I use to live on 106 and Columbus, I went to those places and wasn’t really impressed by any of those places. I would give them a satisfactory at best.

Oh, and Hip is a state of mind, not a place. :cool:

Seriously? How long ago? And you only find V&T to be satisfactory? I confess I’m pretty shocked.

I looked 'em up last week, so it’s no surprise. Hell, I even posted my shock that one of my favorite neighborhood places is cross-contaminated. But those who live in NYC build up certain, er, resistances.

MR

A word of advice from a New York native who moved out in 1986:

With VERY rare exceptions, there is no longer any quality pizza in Manhattan. The best pizza is usually to be found in small, local, family-owned joints, and pizza parlors like that are a dying breed in Manhattan. Real estate is just too expensive. Hence, increasingly, the pizza places you see in Manhattan are part of well-financed chains.

Visit an assortment of local joints in any heavily Italian neighborhood in Queens, Brooklyn or the Bronx. You’ll find a plethora of great pizzerias, each with its own unique qualities.

Excellent:
V&T
John’s on Bleecker St.
Carmine’s & Sal’s at Bway and 102.
Grimaldi’s

Sadly, Ray’s on 6th Ave & 11th is gone. Oh, it’s physically still there, but the pizza they serve is not the sublime stuff you may remember. Don’t know if it changed ownership or what but it went downhill sometime in the late '90’s.

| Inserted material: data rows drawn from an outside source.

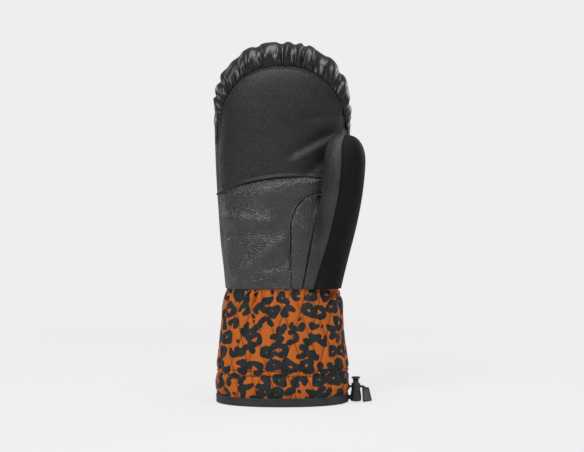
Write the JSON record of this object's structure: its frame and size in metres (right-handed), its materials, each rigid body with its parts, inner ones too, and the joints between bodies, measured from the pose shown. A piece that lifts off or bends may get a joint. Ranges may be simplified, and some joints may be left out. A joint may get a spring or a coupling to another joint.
{
  "type": "ski mitten",
  "caption": "Insulated leather ski mitten with a gathered fingertip rim, a wrapped thumb, a quilted print gauntlet cuff and a drawcord with a cord lock at the hem.",
  "frame": {"origin": "centre of the hand opening, in the plane of the hem that the mitten stands on", "axes": "+X towards the thumb's side, -Y towards the palm's side, +Z from the hem to the fingertips"},
  "size_m": [0.1404, 0.0961, 0.3193],
  "materials": {
    "palm_leather": "fine grained, semi-matt",
    "grip_leather": "fine grained, satin",
    "matte_leather": "smooth, matt",
    "gloss_leather": "smooth, glossy",
    "wadding": "fibre wadding",
    "membrane": "smooth film",
    "pile_lining": "short pile",
    "print_fabric": "quilted print, satin",
    "cuff_lining": "plain woven lining",
    "elastic": "ribbed elastic",
    "binding_tape": "woven tape, satin",
    "cord": "braided elastic cord",
    "black_plastic": "moulded, satin gloss",
    "lid_plastic": "moulded, satin",
    "spring_steel": "plain wire"
  },
  "bodies": {
    "mitten": {"palm_panel": "palm_leather", "palm_patch": "palm_leather", "thumb_gusset": "palm_leather", "thumb_grip_root": "grip_leather", "thumb_side_root": "matte_leather", "finger_back_panel": "gloss_leather", "hand_back_panel": "gloss_leather", "palm_wadding": "wadding", "back_wadding": "wadding", "thumb_wadding_root": "wadding", "membrane_insert": "membrane", "palm_lining": "pile_lining", "back_lining": "pile_lining", "thumb_lining_root": "pile_lining", "cuff_palm_panel": "print_fabric", "cuff_back_panel": "print_fabric", "cuff_palm_wadding": "wadding", "cuff_back_wadding": "wadding", "cuff_lining": "cuff_lining", "wrist_elastic": "elastic", "casing_tape": "binding_tape", "hem_binding": "binding_tape", "drawcord": "cord", "cord_eyelet": "black_plastic"},
    "thumb": {"thumb_grip_tip": "grip_leather", "thumb_side_tip": "matte_leather", "thumb_wadding_tip": "wadding", "thumb_membrane_tip": "membrane", "thumb_lining_tip": "pile_lining"},
    "cord_lock": {"lock_barrel": "black_plastic", "lock_spring": "spring_steel", "lock_tether": "binding_tape"},
    "lock_plunger": {"lock_button": "black_plastic"},
    "cord_free_end": {"cord_tail": "cord"},
    "cord_end": {"cord_end_body": "black_plastic", "cord_end_lid": "lid_plastic"}
  },
  "joints": [
    {"name": "thumb_bend", "type": "hinge", "parent": "mitten", "child": "thumb", "pos_m": [0.0528, -0.0337, 0.187], "axis": [0.7071, -0.7071, 0], "range_deg": [0, 30]},
    {"name": "lock_swing", "type": "hinge", "parent": "mitten", "child": "cord_lock", "pos_m": [0.0595, -0.007, 0.014], "axis": [0, 0, 1], "range_deg": [-30, 30], "deforming": ["lock_tether"]},
    {"name": "button_press", "type": "slide", "parent": "cord_lock", "child": "lock_plunger", "axis": [0, 0, -1], "range_m": [0, 0.0025], "stiffness_N_per_m": 1200, "springref_m": -0.001, "deforming": ["lock_spring"]},
    {"name": "cord_pull", "type": "slide", "parent": "cord_lock", "child": "cord_free_end", "axis": [1, 0, 0], "range_m": [0, 0.025], "deforming": ["cord_tail"]},
    {"name": "cord_end_swing", "type": "hinge", "parent": "cord_free_end", "child": "cord_end", "pos_m": [0.0742, -0.007, 0.0127], "axis": [0, -1, 0], "range_deg": [-3, 90]}
  ]
}
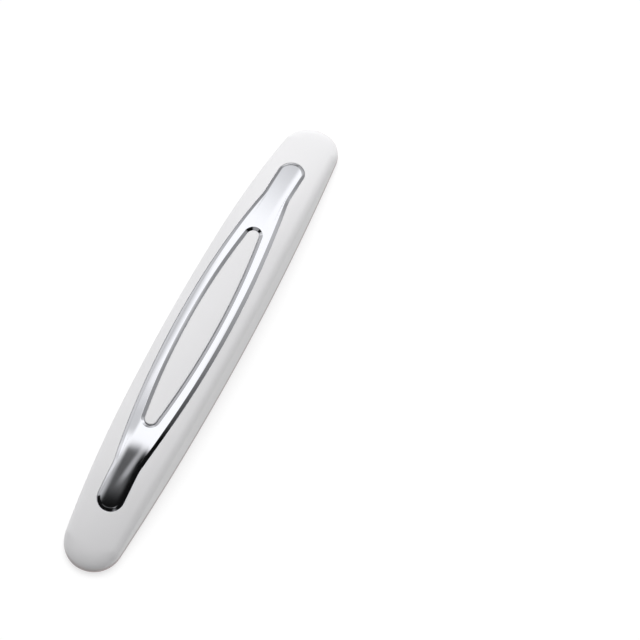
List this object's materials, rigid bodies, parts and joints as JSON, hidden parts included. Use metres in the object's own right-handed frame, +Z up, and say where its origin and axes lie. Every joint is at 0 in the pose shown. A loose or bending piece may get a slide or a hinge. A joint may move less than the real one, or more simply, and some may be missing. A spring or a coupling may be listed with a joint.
{
  "type": "car body side moulding",
  "caption": "Self-adhesive white moulding that protects a car's door or body side, with a bright inlaid trim.",
  "frame": {"origin": "middle of the underside, on the outer face of the liner", "axes": "+X along the strip, +Y across it, +Z up out of the crown"},
  "size_m": [0.2, 0.0296, 0.0185],
  "materials": {
    "white_body": "satin white soft moulded plastic",
    "bright_trim": "bright mirror plating",
    "foam_tape": "grey closed-cell foam",
    "red_liner": "thin red film"
  },
  "bodies": {
    "root": {"strip_body": "white_body", "chrome_trim": "bright_trim", "adhesive_tape": "foam_tape", "release_liner": "red_liner"}
  },
  "joints": []
}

I agree with those who say that in general pizza has gone downhill in NYC. When I was a kid, the corner pizza store was run by Italians who sang Italian songs while they twirled pizza over their heads. This is a vanishing breed.

The one at NYU’s Campus Eatery. Yum.

Thats easy

What’s the best pizza in NYC?
Why its a pizza eaten…surrounded by NYC

Sorta lies in the same realm of how good hot dogs taste with a Baseball field surrounding them.

How many times do I have to tell you people-Religious threads belong in Great Debates!

I must not be paying enough attention…I haven’t noticed the island flooded by Pizza Huts and Dominos and Godfathers and whatever. I doubt if Mnahattanites would put up with that sort of crap in their neighborhoods. Or maybe it IS happening, and I’m not caring, because I ignore/avoid those joints like the plague.

…I always liked Ben’s of SoHo, down on the corner of Thompson and Spring Streets. Tontonno’s, in Coney Island, is great for a brick-oven pie with fresh mozzerella and sausage (and didn’t they expand to a new location on the Upper East Side of Manhattan?), but Ben’s for the classic slice.